Smitherman, Geneva.  “Testifyin, Sermonizin, and Signifyin: Anita Hill, Clarence Thomas, and the African American Verbal Tradition.”  In African American Women Speak Out on Anita Hill-Clarence Thomas, 224-242.  Edited by Geneva Smitherman.  Detroit: Wayne State University Press, 1995.

Spillers, Hortense.  “Mama’s Baby, Papa’s Maybe: An American Grammar Book.”  In Black, White, and in Color: Essays on American Literature and Culture, 203-229.  Chicago: University of Chicago Press, 2003.

1 comment:

  1. "As black women continue to construct a language and an ethic that emerges out of their literary tradition and lived history, I propose that those of us who do not embody their particular experience should support black women in their endeavors to craft narratives and voices and acknowledge them for who they find themselves to truly be."

    These are great words Robert. You blog shows how seriously you take the subject.
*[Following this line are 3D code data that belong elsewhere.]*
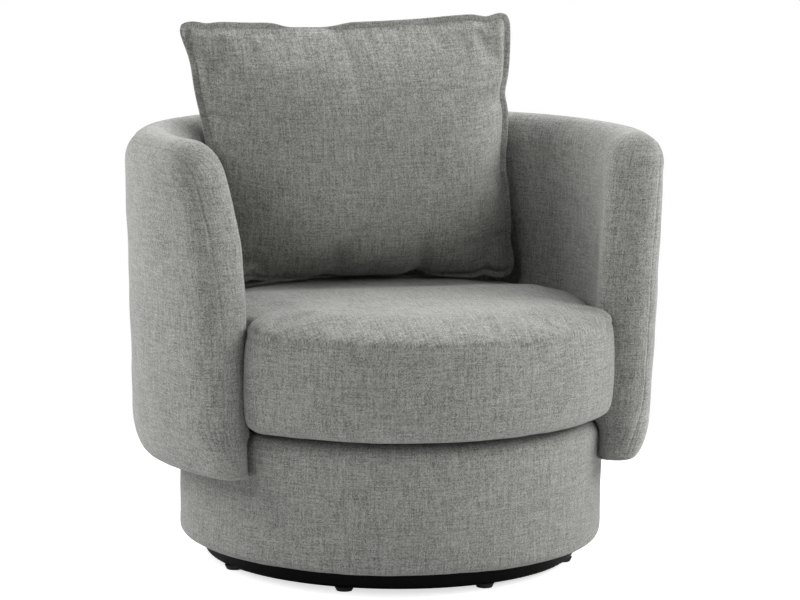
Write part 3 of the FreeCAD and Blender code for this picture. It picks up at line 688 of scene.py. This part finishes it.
def wall_at(z):
    """Outer and inner radius of the wall at height z, and how far the nose has curved back."""
    rim = max(0.0, z - (SHELL_TOP - CREST_HEIGHT)) / CREST_HEIGHT
    thin = quarter_ellipse(rim) * SHELL_WALL / 2
    roll = quarter_ellipse(max(0.0, SHELL_BOTTOM + ROLL_HEIGHT - z) / ROLL_HEIGHT) * ROLL_DEPTH
    under = max(0.0, SHELL_BOTTOM + SHELL_UNDER_EDGE - z) / SHELL_UNDER_EDGE
    edge = quarter_ellipse(under) * SHELL_UNDER_EDGE
    outer = shell_outer_r(z) - thin - roll - edge
    inner = shell_outer_r(z) - SHELL_WALL + thin
    if z < DRUM_TOP:
        above = max(0.0, z - (DRUM_TOP - DRUM_EDGE)) / DRUM_EDGE
        inner = max(inner, DRUM_R - DRUM_EDGE * quarter_ellipse(above) + DRUM_TOUCH)
    corner = max(0.0, z - (SHELL_TOP - NOSE_CORNER_HEIGHT)) / NOSE_CORNER_HEIGHT
    ahead = NOSE_LOW_REACH * max(0.0, min(1.0, (NOSE_LOW_TOP - z) / NOSE_LOW_FADE))
    back = quarter_ellipse(corner) * NOSE_CORNER_DEPTH + edge - ahead
    return outer, inner, back


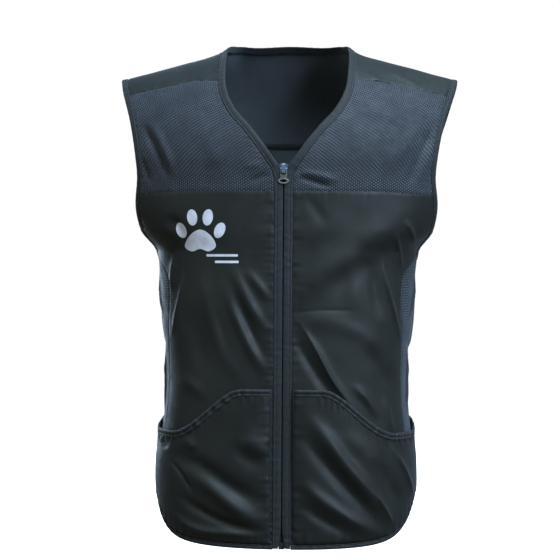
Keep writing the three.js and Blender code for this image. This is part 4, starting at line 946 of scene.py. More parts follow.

I especially like the way you correlated the current Miley Cyrus shenanigans to the heart of the issue -- a lack of love and respect for black women.

    I wonder if a concerted effort to redeem black women will ever be taken up by those who don't share her experience. It seems to me the degradation of black women serves an important purpose in the maintenance of male power and white power. I guess what I am getting at is, no one will champion the cause for black women unless they are willing to give up their own privilege and the pleasure they get from her social enslavement. We see that in black men's treatment of Hurston and even in Miley's modern day minstrelsy. Since we are not ready to surrender privilege, I wonder what we can do to begin to see our mutual dependence as black people, as women, as human beings. Our fates are tethered together as is our humanity. Great post!